The story of the race belongs to Emma Salter, who says: “This was the half marathon that I have run, and the third year in a row that I have run Exeter.

“Last year I finished in 2:01:00 and was gutted to miss the sub two hour time.

“This year with other more pressing commitments like recently getting married, I have not been training so knew that a sub two hour time was not on.

“I had the option of dropping my pace to around 10 minute miles coming in around 2:20:00 or as my husband James suggested go at the sub two hour pace to find my break point then try and push through it.

“I have just signed up for my first marathon next April and this would be a good lesson. I held that pace for six miles, but by mile eight I knew I was in trouble. With the knowledge that at 9.5 miles you are passing the finish line on the other side of the road and with the last 3.6 miles out and back along Pinhoe Road up and down those little hills I had resigned myself to call it quits and be happy I’d managed 9.5 miles.
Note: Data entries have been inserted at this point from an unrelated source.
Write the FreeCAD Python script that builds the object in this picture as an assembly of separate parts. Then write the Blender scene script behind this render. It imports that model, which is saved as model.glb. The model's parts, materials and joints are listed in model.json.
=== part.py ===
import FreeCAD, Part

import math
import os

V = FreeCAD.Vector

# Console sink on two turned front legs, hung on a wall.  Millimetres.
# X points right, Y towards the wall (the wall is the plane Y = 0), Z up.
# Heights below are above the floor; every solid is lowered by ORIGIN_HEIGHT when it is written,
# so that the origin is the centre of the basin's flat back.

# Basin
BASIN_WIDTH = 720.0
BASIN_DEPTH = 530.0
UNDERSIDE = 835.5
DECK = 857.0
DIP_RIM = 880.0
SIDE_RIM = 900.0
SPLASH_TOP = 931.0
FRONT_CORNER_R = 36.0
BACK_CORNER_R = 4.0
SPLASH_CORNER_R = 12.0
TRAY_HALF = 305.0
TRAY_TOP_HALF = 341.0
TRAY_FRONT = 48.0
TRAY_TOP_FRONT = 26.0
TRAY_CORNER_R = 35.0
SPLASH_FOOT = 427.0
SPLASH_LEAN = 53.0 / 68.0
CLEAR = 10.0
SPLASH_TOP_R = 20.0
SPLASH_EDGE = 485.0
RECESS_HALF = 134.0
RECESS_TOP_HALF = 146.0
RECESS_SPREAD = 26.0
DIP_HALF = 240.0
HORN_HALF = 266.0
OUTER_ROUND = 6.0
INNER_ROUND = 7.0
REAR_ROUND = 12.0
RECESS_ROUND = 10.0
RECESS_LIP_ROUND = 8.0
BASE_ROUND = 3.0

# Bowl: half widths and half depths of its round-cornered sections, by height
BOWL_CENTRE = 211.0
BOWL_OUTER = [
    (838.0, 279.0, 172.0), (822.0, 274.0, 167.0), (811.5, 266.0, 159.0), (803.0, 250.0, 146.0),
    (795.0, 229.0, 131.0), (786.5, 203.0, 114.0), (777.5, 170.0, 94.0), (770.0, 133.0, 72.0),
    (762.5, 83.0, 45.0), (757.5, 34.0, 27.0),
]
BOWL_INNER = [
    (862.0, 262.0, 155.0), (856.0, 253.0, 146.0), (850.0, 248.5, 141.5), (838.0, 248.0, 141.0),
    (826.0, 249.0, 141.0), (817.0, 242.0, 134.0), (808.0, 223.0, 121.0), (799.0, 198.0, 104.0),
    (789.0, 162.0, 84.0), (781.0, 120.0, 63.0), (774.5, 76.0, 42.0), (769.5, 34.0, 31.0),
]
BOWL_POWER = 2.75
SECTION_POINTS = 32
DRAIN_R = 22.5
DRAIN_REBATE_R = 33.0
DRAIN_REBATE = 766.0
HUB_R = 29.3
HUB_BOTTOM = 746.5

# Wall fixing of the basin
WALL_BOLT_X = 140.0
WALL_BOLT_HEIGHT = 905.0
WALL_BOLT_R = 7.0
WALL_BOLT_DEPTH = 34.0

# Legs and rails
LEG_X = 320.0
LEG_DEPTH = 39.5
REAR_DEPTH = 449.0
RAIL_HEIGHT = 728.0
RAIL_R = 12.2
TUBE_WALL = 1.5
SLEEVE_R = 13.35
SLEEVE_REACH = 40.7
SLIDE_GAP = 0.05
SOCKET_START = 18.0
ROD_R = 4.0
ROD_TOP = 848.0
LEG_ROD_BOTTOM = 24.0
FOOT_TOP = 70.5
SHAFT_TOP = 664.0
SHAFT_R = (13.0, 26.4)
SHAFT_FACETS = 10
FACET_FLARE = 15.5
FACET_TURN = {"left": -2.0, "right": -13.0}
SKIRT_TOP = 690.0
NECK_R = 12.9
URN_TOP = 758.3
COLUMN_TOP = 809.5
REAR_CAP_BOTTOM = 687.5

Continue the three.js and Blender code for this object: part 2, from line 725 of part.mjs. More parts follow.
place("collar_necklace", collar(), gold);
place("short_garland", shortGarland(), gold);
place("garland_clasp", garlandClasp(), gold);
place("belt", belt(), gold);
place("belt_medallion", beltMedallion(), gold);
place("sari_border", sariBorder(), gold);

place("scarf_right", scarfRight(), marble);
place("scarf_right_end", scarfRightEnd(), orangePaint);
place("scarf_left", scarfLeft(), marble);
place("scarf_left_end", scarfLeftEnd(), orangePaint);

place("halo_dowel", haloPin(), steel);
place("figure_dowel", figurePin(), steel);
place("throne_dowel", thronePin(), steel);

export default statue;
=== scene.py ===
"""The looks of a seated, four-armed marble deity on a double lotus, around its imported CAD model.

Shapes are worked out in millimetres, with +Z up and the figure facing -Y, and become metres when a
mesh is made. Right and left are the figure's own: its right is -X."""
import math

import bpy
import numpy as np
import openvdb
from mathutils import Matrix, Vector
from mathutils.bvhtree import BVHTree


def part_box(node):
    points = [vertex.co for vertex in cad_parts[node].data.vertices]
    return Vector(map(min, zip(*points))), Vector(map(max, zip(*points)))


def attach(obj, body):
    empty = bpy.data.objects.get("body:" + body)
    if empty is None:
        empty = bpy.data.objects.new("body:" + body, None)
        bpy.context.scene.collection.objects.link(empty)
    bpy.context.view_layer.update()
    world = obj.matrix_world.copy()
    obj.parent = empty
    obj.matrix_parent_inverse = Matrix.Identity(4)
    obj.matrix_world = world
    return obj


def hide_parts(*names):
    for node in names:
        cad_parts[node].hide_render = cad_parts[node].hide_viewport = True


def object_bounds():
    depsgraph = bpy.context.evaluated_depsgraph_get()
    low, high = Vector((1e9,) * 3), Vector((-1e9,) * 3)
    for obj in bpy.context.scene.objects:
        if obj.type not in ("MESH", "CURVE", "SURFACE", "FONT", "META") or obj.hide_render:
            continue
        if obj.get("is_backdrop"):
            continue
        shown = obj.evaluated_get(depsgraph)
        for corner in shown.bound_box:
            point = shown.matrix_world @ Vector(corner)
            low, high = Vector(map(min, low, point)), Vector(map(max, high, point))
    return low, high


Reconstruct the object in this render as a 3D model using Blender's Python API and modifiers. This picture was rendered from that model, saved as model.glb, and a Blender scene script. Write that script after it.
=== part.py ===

“I pulled in, stopped the Garmin and crossed the road. I was sick, lungs burning, pins and needles in my hands and feet. My legs were aching like mad and I started to cry. I had taken the easy option and gave up. But then something made me man up and pull myself together, I crossed back over the road and started my Garmin again.

The pain in my legs and chest got worse and those last miles were a nightmare but James said I crossed the finish line doing a Jonnie Brownlee in 2:21:08.

It is stupid and dangerous to run a half marathon with no training and I would certainly not recommend it to anyone especially if you are new to running.

“For me though it was a good feeling to know that I had the mental strength to pull myself through when my body was telling me it had had enough.

“However, I will not be doing that again and will have a full and thorough training plan for the Marathon.”